The reason I think that this Pandora’s Box criticism is ultimately wrong, though, is that the clean-cut argument, as stated, has failed. The idea that free trade was going to be good for everyone was clearly not true. The idea that free markets, if you just let them do their thing, are always going to produce the best outcome for society, is clearly not true. The argument that ‘a rising tide lifts all boats,’ that as long as we focus on economic growth, everyone will always come out ahead, is not true.

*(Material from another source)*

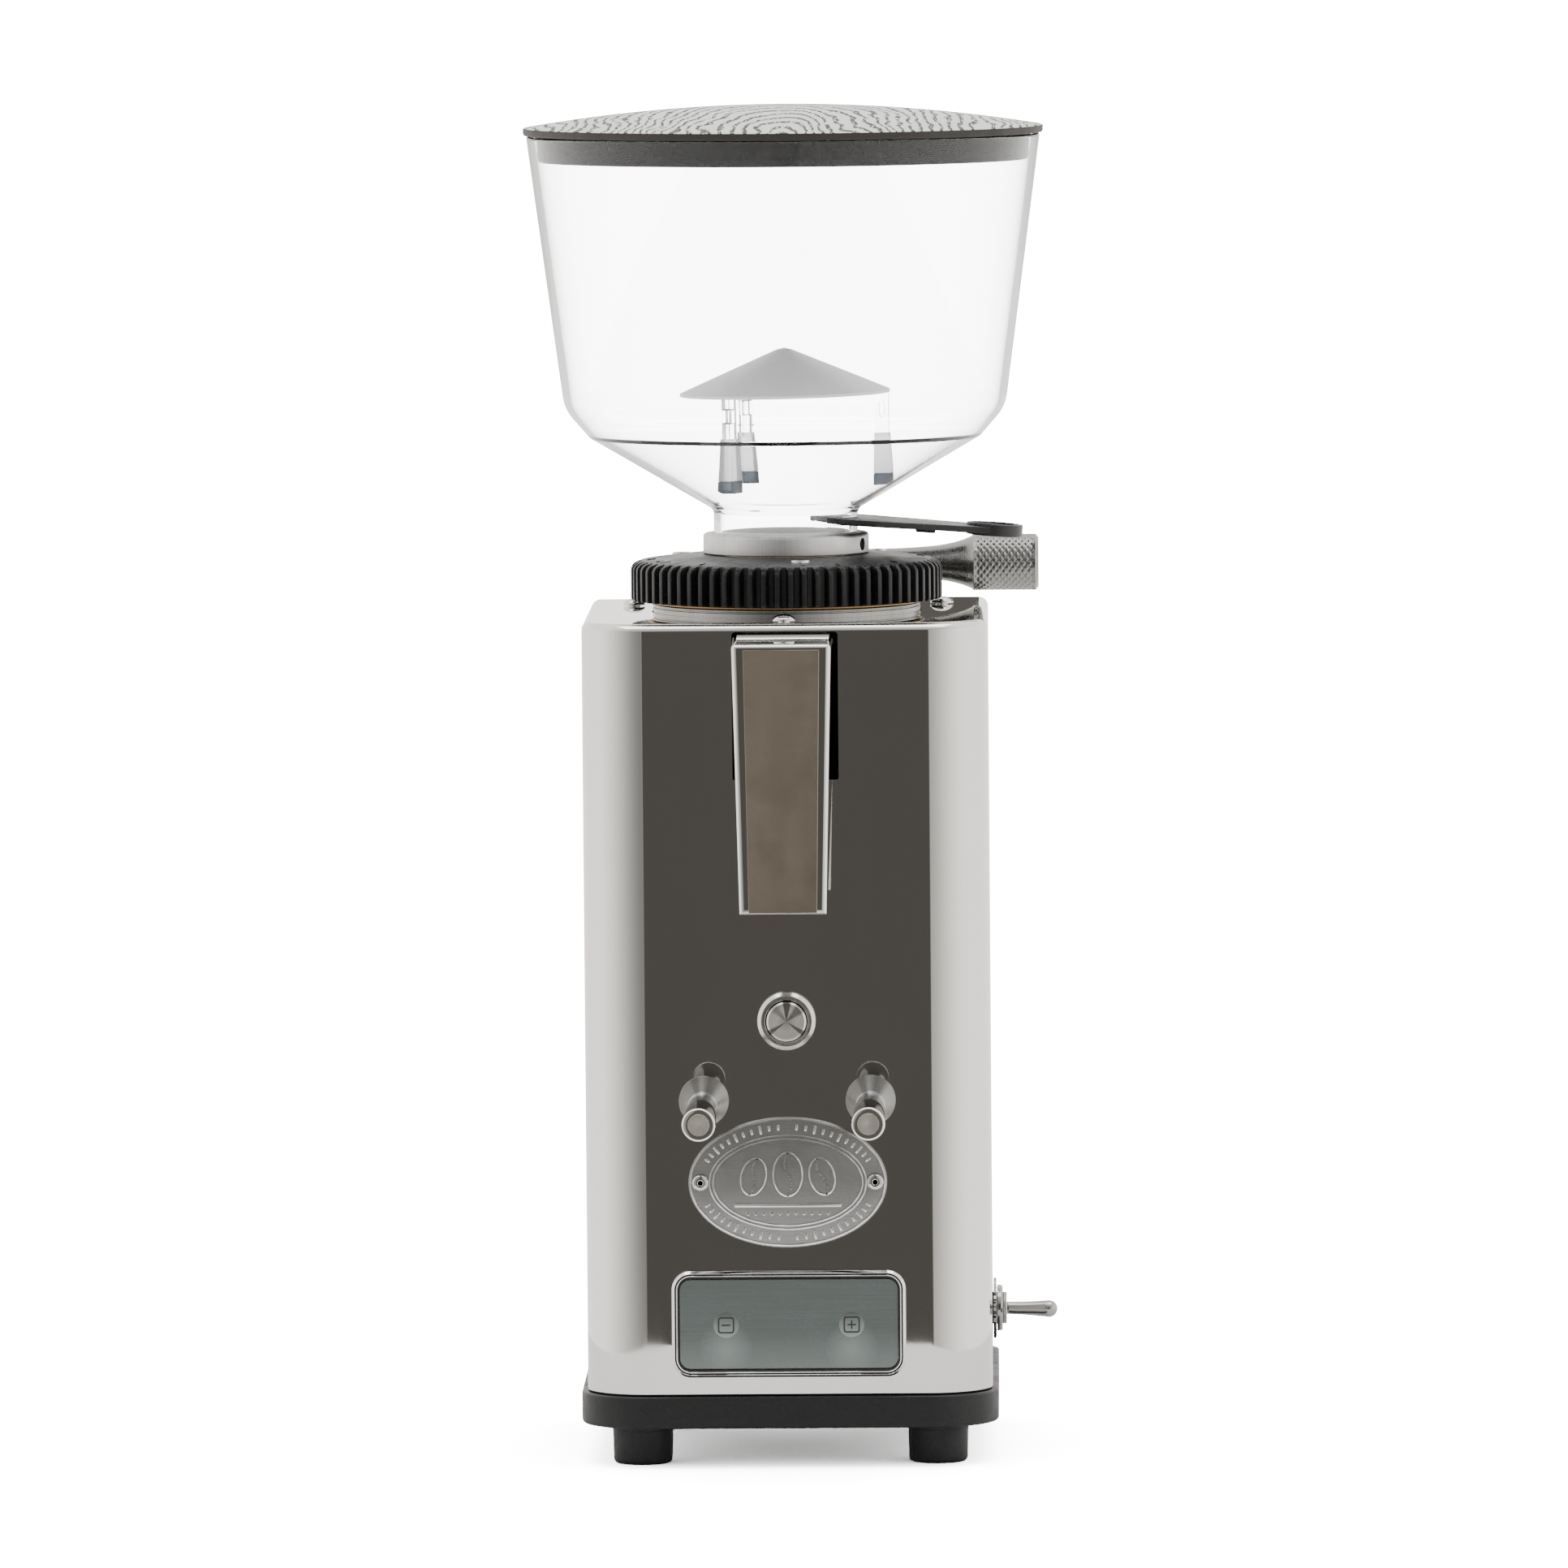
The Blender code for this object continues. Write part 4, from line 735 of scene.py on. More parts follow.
MOTOR = motor_steel()
BOARD = circuit_board()
VENEER = veneer()
EDGE_BOARD = moulded("veneer_edge", (0.024, 0.021, 0.0185), 0.55, 0.8, 0.05, (0.045, 0.04, 0.036))
BASE_PLASTIC = moulded("base_plastic", (0.006, 0.006, 0.0066), 0.38, 0.5, 0.012, (0.013, 0.013, 0.0135))
GEAR_PLASTIC = moulded("gear_plastic", (0.005, 0.0052, 0.0058), 0.34, 0.6, 0.02, (0.016, 0.016, 0.0165))
SEAL_PLASTIC = moulded("seal_plastic", (0.006, 0.0055, 0.0053), 0.2, 6, 0.0001, (0.009, 0.0085, 0.008))
GATE_PLASTIC = moulded("gate_plastic", (0.010, 0.0105, 0.011), 0.34, 0.5, 0.008, (0.02, 0.02, 0.02), 0.4)
RUBBER = moulded("rubber", (0.009, 0.0094, 0.010), 0.45, 0.35, 0.01, (0.018, 0.018, 0.0185))
CLEAR = clear_plastic("clear_plastic", 0.015, 1.3)
CLEAR_GUARD = clear_plastic("clear_guard", 0.03, 1.5)
FROSTED = frosted("frosted_plastic", (0.97, 0.972, 0.975), 0.30, 0.12)
SLEEVE_GREY = frosted("sleeve_plastic", (0.62, 0.63, 0.635), 0.3, 0.55)
PAD_GREY = frosted("pad_rubber", (0.12, 0.14, 0.17), 0.35, 0.3)
GLASS_FACE = glass_face()
KEY_DISC_PAINTED_SHADE = key_light()
INK = printed("key_ink", (0.012, 0.014, 0.013), 0.3)
WHITE_PAINT = printed("white_paint", (0.55, 0.55, 0.54), 0.5)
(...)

We have reached a point where these failings are apparent to the people actually living in the real world. If we cling to the same arguments, I think we lose a tremendous amount of credibility and I think we are going to lose the bigger argument. And if we stay there and lose the argument, then we truly have left the door open to the Luddites and the Socialists. I think it’s actually incredibly important to take that step through the door, so-to-speak, to acknowledge where things are more complicated, to acknowledge where we need to be more nuanced, and to start building an argument that actually is correct, persuasive, and points in a direction that we think will be healthy. We don’t get to choose between clinging to the old orthodoxy and winning that way versus grappling with our challenges. The question is whether we want to cling to the old orthodoxy and lose, and deservedly lose, or grapple with our challenges. Given those choices, I think finding something that’s new and correct and resonates with people, that’s going to produce policies that actually point the country in a better direction, has to be our priority.